Would you need this where you have two receivers using UHF remotes?
 
No, because they would be on different addresses.

It may be that the little antenna didn't get a strong enough signal so the installer tried something different. If it works and he doesn't mind it no reason to mess with it.
 
Probably just a coaxial cable connecting the receiver to the antenna. I needed to do this as I was having trouble with my TV in the basement. Have it wired up the wall behind TV. Works Fantastic!!
 
I actually have two remote antennas hooked up to my 622 in the basement.

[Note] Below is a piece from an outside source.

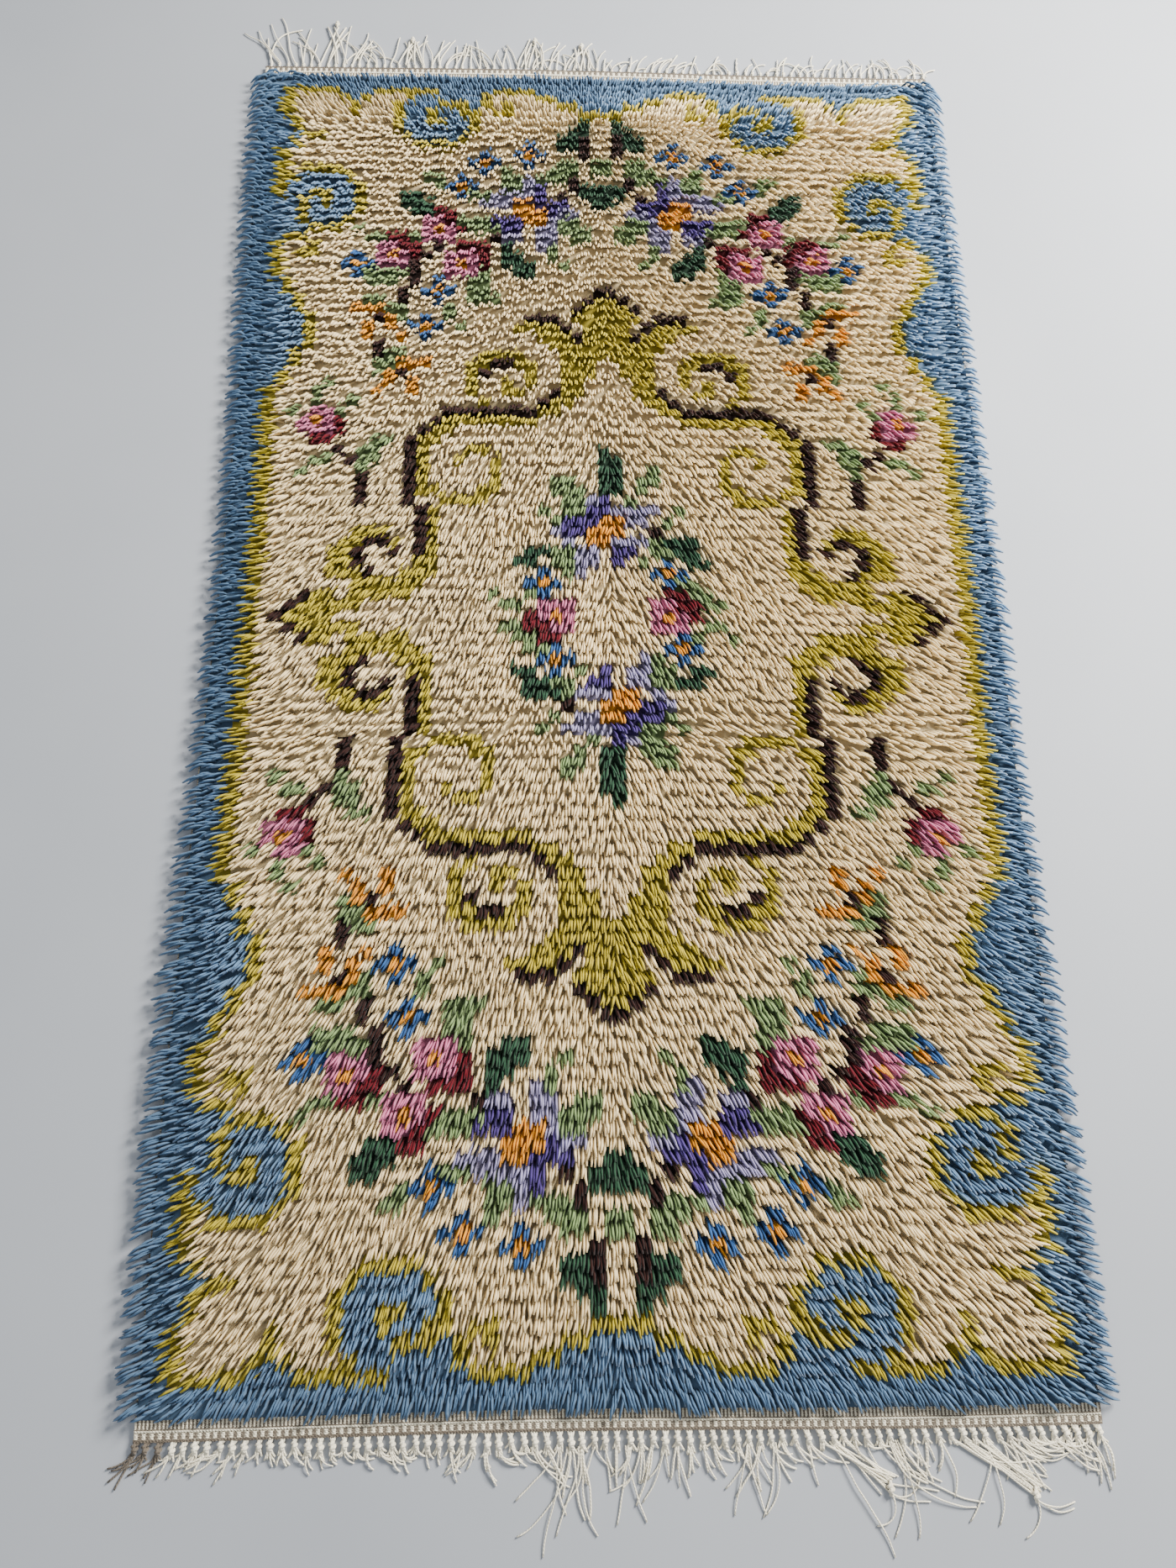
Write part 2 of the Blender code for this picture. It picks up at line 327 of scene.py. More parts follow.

I come out of the 622 to a splitter (combiner) and then run to an antenna in the ceiling of the theater (for one end of the house) and to another above the ceiling in another part of the basement (for the other end of the house). No problems from any part of the house. Probably overkill, but control was spotty before.

Brad
 
A lot of techs do that all the time. Dish claims the Antenna will work up to 150 feet (or 100, I forget), but with how some homes are constructed and considering where receivers are usually placed (inside an entertainment center stuffed with other components), I have had problems getting a TV2 remote to work from less than 30 feet before.

The other way to do this is using 2, 2-way splitters. Take the cable that is plugged into the "Home Distribution" (TV2) port on the back of the receiver and plug it into the IN port on the splitter, then run a coaxial jumper to the TV2 port, and another to the Antenna port and plug those into the OUT ports on the splitter.

On TV2, take the line from the wall and plug it into the IN port on that splitter, screw the antenna into one leg of the OUTs on the splitter, and the other leg gets a jumper that plugs into the TV. Now your remote Antenna is in the same room as TV2 and will have no problems working properly.

NOTE: If your home's coax is in bad shape, this can make the TV2 picture fuzzy because you will be losing a few dB by adding splitters.
 
The other quick fix for recent TV2 remotes (blue UHF Pro) is to remove the battery cover and move the switch to "B".

This usually gives signifcantly improved range.

PS You need to change the receiver also to match, see the manual for details.
 
I had this problem with my remote. I ran another rg6 cable from the receiver through the wall into my garage and through the ceiling into the return air duct in the hall outside the room the second tv was in. Then attached the antenna ti the end of the wire. Still do stupd stuff like point the remote at the Tv.